**SHORT PROBLEM**
Pull out every line of the listing below where "What" appears.

>> begin DATASET RECORDS

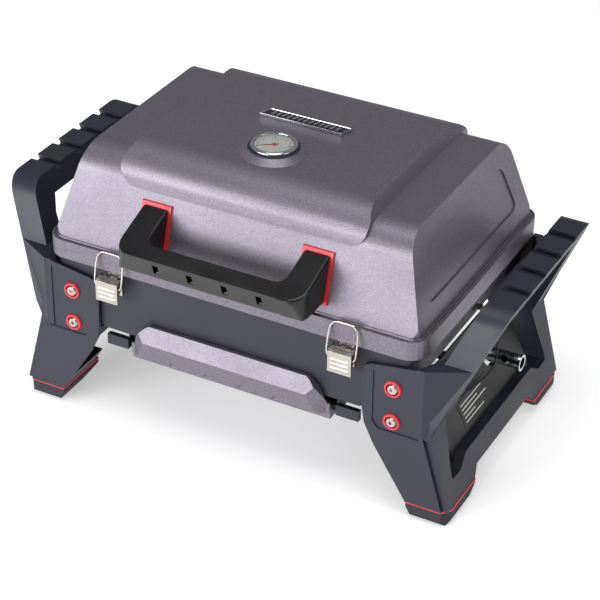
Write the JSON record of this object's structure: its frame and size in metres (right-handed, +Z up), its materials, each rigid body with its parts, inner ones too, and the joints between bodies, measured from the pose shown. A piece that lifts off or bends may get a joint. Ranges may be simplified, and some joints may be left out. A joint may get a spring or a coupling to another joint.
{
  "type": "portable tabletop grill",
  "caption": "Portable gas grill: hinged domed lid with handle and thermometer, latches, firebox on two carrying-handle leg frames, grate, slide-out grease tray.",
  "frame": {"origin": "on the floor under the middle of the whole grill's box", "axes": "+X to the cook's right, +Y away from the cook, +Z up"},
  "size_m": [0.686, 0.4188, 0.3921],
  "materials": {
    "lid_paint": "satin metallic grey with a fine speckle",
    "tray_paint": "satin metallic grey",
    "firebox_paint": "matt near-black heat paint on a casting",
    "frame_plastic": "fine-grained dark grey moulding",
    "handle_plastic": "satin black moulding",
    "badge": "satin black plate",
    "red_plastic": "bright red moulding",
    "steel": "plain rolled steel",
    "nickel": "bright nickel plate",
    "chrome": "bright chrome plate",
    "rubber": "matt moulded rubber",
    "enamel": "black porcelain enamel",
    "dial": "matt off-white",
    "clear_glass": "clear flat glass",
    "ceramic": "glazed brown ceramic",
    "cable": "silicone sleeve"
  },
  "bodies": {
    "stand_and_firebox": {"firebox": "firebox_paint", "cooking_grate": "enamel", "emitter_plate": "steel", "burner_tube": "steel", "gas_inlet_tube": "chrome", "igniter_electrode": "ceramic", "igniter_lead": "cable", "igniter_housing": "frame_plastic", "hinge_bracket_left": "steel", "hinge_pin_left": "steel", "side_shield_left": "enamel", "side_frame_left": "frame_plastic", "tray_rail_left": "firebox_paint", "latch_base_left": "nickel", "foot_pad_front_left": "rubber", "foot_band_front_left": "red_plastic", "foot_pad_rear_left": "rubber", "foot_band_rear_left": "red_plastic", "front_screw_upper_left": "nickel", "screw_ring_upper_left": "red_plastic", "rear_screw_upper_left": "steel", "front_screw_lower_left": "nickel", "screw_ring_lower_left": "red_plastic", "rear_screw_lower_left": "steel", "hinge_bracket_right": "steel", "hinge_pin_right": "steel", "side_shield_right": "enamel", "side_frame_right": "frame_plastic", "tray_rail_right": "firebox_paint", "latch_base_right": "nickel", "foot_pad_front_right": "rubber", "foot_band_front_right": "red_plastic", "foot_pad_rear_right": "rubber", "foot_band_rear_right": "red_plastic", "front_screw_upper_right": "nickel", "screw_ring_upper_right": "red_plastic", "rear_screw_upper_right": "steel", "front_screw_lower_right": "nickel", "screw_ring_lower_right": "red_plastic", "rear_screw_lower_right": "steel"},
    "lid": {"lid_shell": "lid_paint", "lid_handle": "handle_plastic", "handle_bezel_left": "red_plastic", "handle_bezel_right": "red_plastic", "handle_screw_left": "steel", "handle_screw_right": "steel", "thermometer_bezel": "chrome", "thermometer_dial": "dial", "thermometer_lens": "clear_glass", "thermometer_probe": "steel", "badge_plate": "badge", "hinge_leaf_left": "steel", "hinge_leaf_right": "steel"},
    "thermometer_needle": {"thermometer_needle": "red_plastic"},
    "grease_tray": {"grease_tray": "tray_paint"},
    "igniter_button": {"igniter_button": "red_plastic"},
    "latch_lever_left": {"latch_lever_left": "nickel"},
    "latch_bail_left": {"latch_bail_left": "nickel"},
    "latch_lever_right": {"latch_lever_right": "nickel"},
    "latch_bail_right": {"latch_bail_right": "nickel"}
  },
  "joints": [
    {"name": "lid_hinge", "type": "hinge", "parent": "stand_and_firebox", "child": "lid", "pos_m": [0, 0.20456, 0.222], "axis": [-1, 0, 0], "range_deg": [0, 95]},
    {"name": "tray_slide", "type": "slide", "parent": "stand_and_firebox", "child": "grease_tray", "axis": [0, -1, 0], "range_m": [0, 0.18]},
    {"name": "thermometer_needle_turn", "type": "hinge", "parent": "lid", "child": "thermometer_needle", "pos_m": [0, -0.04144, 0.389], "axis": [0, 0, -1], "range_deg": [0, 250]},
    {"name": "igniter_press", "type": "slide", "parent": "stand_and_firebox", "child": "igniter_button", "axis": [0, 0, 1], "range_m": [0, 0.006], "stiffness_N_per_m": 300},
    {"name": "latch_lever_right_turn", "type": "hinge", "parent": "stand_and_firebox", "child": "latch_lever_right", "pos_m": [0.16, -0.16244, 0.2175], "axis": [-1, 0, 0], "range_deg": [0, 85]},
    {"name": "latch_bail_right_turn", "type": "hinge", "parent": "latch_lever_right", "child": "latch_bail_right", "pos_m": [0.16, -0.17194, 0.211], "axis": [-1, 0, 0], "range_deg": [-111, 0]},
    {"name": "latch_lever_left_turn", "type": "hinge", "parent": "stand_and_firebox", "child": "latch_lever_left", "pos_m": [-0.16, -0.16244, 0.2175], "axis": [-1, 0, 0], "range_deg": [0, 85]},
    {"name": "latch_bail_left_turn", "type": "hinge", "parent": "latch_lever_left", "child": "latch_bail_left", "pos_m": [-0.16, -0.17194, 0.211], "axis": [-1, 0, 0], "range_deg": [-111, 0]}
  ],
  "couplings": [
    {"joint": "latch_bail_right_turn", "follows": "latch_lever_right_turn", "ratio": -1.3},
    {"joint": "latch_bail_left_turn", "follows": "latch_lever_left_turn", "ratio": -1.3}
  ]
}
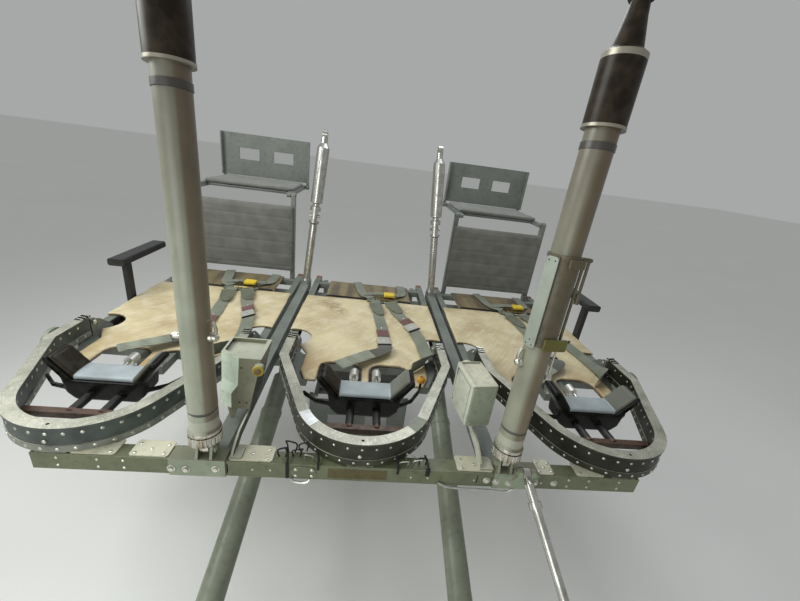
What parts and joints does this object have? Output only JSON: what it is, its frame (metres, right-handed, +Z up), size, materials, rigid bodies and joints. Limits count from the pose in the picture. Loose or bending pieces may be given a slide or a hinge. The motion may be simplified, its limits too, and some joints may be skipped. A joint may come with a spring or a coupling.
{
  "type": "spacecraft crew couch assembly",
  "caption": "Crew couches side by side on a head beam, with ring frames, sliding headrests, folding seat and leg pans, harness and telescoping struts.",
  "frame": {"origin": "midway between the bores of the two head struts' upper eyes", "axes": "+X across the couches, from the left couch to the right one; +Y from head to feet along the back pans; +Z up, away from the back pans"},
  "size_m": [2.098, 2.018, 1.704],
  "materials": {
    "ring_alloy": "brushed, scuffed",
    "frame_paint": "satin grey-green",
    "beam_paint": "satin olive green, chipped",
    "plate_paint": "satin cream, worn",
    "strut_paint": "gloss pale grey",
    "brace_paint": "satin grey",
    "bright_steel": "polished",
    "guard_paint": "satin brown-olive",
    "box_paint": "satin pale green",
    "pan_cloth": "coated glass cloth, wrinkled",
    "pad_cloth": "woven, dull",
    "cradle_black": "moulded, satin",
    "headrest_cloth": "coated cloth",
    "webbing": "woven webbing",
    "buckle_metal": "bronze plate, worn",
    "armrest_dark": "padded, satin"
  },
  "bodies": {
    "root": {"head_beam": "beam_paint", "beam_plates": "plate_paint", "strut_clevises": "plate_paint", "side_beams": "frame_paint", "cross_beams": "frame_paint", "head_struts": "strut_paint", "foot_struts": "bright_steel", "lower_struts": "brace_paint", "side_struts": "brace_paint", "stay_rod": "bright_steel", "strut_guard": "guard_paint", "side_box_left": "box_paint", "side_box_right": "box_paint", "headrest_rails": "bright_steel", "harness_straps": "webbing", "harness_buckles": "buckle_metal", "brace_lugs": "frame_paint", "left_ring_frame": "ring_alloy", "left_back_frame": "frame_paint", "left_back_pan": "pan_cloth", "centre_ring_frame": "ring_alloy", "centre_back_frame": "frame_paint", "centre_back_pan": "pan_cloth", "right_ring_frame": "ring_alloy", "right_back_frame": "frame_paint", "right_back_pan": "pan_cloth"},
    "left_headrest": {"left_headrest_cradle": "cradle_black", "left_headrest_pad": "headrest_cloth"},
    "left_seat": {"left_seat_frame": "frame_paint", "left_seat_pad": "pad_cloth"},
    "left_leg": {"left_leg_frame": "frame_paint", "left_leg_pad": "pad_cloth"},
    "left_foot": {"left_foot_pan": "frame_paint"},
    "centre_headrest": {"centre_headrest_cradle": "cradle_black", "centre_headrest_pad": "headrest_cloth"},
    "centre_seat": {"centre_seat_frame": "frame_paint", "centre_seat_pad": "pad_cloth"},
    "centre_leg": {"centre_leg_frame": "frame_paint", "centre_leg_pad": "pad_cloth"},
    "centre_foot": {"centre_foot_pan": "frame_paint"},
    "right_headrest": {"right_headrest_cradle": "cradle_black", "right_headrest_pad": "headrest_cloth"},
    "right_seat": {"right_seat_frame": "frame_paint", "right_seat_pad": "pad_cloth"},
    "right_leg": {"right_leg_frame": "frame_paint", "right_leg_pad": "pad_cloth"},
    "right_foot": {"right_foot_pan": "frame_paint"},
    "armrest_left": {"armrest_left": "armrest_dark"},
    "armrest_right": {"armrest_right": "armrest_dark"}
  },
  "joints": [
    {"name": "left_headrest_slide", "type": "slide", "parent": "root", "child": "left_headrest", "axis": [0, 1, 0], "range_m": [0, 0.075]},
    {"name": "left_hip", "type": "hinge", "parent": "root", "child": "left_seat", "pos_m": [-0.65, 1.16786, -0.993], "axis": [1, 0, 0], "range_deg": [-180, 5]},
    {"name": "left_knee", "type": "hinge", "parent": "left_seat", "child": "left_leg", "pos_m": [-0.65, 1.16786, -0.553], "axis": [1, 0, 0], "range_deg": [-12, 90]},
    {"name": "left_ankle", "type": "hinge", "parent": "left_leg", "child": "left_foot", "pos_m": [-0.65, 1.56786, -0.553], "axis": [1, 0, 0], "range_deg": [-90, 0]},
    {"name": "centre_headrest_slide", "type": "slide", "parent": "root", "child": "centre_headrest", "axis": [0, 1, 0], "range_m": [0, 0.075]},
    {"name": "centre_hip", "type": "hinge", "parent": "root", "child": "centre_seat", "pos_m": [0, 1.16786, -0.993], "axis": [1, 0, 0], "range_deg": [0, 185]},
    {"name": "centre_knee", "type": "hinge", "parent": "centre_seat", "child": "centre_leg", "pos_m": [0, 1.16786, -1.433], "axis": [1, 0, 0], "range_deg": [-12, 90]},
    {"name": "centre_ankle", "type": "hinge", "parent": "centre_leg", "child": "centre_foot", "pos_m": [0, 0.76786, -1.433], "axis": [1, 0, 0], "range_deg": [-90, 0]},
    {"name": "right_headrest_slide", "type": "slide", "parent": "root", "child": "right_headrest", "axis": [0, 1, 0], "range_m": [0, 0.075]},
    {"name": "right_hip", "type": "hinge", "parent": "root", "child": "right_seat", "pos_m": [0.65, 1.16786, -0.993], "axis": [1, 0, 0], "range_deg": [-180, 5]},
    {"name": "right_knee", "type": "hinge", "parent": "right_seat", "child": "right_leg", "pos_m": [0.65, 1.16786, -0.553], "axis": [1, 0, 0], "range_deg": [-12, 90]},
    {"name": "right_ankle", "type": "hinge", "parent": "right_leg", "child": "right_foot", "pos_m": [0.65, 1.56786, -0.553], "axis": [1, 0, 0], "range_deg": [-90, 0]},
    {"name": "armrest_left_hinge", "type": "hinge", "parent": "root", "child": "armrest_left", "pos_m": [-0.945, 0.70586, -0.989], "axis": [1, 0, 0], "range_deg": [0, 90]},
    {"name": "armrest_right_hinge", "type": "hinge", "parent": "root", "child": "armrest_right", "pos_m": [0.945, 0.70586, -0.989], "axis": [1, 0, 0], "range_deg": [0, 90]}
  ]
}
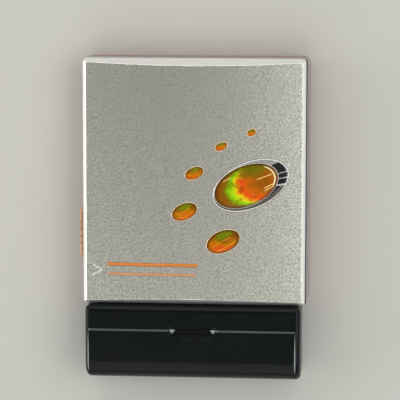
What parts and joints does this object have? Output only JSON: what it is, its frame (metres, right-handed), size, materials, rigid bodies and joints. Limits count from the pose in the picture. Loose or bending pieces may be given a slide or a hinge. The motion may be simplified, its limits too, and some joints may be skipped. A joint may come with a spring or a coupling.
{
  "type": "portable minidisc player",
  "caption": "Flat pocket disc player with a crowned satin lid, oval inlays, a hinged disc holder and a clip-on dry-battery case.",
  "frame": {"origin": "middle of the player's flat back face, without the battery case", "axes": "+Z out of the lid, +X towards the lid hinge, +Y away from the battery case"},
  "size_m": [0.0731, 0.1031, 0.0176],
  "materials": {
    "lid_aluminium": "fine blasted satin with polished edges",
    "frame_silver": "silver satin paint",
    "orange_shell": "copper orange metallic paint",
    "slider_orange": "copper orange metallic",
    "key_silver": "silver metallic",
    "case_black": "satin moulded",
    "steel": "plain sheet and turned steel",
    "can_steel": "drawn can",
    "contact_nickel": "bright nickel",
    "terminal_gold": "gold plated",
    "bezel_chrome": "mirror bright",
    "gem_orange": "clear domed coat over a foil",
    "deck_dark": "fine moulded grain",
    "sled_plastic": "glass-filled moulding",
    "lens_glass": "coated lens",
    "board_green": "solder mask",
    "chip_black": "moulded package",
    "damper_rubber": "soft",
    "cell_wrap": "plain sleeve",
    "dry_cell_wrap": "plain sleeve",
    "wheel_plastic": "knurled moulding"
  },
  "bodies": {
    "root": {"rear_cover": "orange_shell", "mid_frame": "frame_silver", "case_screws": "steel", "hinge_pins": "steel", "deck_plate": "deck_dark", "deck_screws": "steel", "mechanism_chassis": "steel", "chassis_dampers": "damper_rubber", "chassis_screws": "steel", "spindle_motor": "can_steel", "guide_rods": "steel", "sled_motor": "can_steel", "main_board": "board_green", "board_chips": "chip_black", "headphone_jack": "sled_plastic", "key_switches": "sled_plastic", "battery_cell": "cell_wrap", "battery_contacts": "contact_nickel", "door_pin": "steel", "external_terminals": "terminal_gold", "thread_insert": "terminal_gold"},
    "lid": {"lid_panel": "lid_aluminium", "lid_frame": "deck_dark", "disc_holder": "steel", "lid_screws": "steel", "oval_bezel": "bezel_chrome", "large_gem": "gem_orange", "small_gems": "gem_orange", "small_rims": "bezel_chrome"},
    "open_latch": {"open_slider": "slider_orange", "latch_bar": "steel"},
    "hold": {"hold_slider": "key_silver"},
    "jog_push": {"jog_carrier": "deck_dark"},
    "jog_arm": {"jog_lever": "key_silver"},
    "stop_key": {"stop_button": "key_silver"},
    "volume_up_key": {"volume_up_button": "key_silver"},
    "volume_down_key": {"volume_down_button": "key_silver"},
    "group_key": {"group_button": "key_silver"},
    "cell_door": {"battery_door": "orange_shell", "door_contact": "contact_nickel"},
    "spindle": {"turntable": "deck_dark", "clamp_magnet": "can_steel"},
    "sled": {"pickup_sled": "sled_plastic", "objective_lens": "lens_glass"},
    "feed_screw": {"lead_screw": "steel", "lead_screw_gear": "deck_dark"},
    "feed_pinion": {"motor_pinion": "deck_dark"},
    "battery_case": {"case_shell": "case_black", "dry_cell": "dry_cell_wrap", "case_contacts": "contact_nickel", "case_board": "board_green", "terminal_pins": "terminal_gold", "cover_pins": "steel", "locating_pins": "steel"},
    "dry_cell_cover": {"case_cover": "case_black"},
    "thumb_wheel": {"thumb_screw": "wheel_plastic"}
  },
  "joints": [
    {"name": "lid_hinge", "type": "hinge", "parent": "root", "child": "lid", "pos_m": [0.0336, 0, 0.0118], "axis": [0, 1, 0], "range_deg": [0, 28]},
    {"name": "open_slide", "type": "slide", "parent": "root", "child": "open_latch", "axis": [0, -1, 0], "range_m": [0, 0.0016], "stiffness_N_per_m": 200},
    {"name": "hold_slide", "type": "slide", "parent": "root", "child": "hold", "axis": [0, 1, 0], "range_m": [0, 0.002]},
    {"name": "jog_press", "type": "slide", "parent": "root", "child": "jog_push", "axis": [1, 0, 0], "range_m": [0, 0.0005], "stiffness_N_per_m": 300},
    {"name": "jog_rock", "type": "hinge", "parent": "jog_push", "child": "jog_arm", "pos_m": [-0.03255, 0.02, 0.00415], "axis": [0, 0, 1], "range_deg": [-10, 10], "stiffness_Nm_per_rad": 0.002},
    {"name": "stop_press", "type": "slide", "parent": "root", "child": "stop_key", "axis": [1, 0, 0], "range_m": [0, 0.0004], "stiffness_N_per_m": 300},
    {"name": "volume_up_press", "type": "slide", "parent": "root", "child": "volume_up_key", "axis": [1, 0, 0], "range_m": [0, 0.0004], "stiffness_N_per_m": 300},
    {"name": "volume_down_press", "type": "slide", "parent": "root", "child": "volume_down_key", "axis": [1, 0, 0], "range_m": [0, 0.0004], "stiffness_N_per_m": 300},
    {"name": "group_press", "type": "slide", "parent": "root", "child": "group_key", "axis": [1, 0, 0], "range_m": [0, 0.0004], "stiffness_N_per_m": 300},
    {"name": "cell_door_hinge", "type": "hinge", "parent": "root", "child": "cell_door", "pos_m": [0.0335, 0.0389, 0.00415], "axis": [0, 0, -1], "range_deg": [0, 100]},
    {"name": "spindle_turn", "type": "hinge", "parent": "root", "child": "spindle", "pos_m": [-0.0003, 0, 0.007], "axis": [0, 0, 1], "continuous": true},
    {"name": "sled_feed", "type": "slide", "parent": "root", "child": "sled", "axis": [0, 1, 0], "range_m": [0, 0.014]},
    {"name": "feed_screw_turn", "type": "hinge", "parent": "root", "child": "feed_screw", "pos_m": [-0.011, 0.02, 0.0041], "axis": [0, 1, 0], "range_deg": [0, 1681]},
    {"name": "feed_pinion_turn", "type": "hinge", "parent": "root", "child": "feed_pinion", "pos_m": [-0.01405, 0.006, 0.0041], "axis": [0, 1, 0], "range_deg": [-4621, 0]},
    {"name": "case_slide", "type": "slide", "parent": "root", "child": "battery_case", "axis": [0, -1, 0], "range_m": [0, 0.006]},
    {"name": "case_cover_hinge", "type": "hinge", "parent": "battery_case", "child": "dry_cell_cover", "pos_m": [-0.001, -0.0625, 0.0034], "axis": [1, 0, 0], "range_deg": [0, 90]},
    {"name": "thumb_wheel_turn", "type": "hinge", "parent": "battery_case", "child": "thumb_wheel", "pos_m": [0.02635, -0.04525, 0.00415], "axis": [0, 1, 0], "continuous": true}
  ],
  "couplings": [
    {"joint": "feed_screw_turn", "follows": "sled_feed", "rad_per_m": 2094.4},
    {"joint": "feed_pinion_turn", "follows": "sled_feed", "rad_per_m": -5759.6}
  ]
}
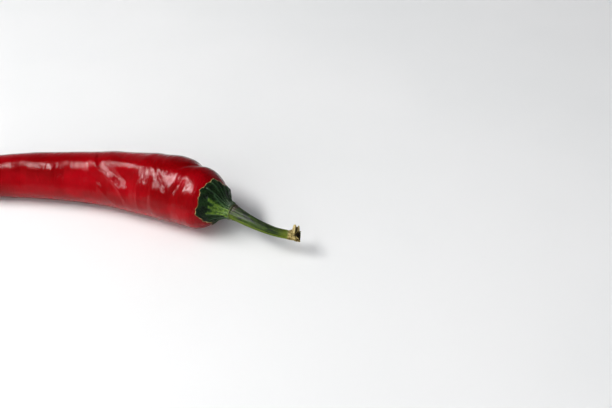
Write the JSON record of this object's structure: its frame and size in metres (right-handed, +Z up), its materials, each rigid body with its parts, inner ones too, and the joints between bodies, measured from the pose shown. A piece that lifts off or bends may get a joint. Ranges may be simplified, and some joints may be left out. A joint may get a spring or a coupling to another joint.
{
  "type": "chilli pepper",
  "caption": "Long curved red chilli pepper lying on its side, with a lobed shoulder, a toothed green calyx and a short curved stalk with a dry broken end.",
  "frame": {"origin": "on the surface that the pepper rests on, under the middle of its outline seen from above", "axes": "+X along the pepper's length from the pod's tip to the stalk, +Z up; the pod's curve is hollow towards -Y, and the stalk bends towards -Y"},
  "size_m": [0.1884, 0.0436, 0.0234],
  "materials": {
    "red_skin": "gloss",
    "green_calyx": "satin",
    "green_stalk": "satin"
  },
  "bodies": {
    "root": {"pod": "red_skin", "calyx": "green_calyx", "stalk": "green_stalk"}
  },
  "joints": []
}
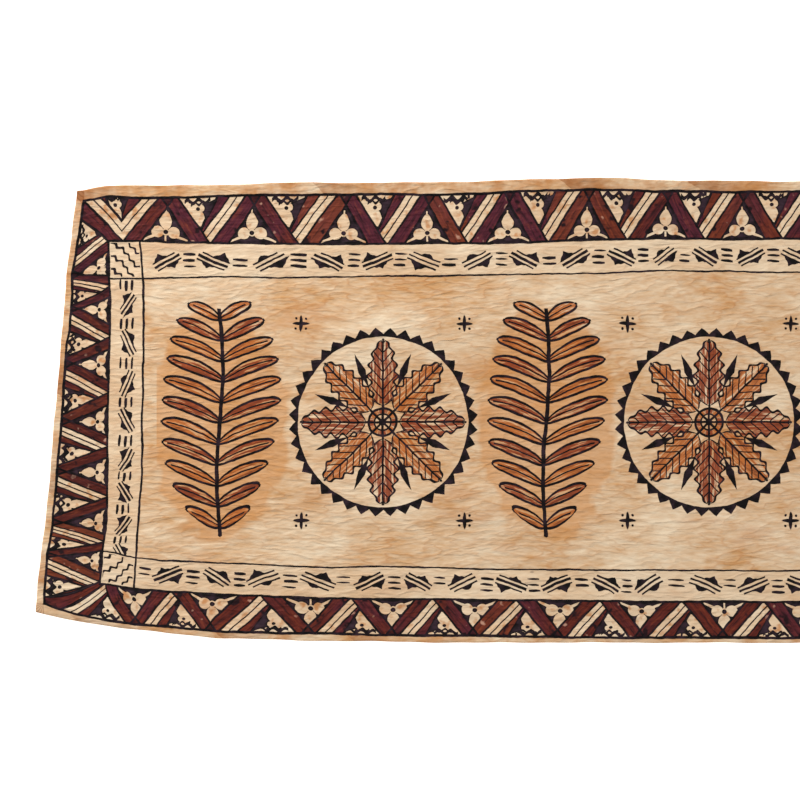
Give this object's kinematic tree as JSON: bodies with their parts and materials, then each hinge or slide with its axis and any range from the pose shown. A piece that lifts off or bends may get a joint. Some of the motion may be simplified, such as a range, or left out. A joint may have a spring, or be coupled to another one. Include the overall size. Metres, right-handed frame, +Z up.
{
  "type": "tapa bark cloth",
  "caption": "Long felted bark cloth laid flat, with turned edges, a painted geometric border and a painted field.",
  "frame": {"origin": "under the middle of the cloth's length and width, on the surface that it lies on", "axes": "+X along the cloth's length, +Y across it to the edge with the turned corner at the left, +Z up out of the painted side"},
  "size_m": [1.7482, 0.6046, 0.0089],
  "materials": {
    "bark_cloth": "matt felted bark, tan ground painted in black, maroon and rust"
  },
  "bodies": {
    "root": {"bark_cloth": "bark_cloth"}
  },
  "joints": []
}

>> end DATASET RECORDS

**FINAL RESULT**
What parts and joints does this object have? Output only JSON: what it is, its frame (metres, right-handed, +Z up), size, materials, rigid bodies and joints. Limits count from the pose in the picture. Loose or bending pieces may be given a slide or a hinge. The motion may be simplified, its limits too, and some joints may be skipped. A joint may come with a spring or a coupling.
What parts and joints does this object have? Output only JSON: what it is, its frame (metres, right-handed), size, materials, rigid bodies and joints. Limits count from the pose in the picture. Loose or bending pieces may be given a slide or a hinge. The motion may be simplified, its limits too, and some joints may be skipped. A joint may come with a spring or a coupling.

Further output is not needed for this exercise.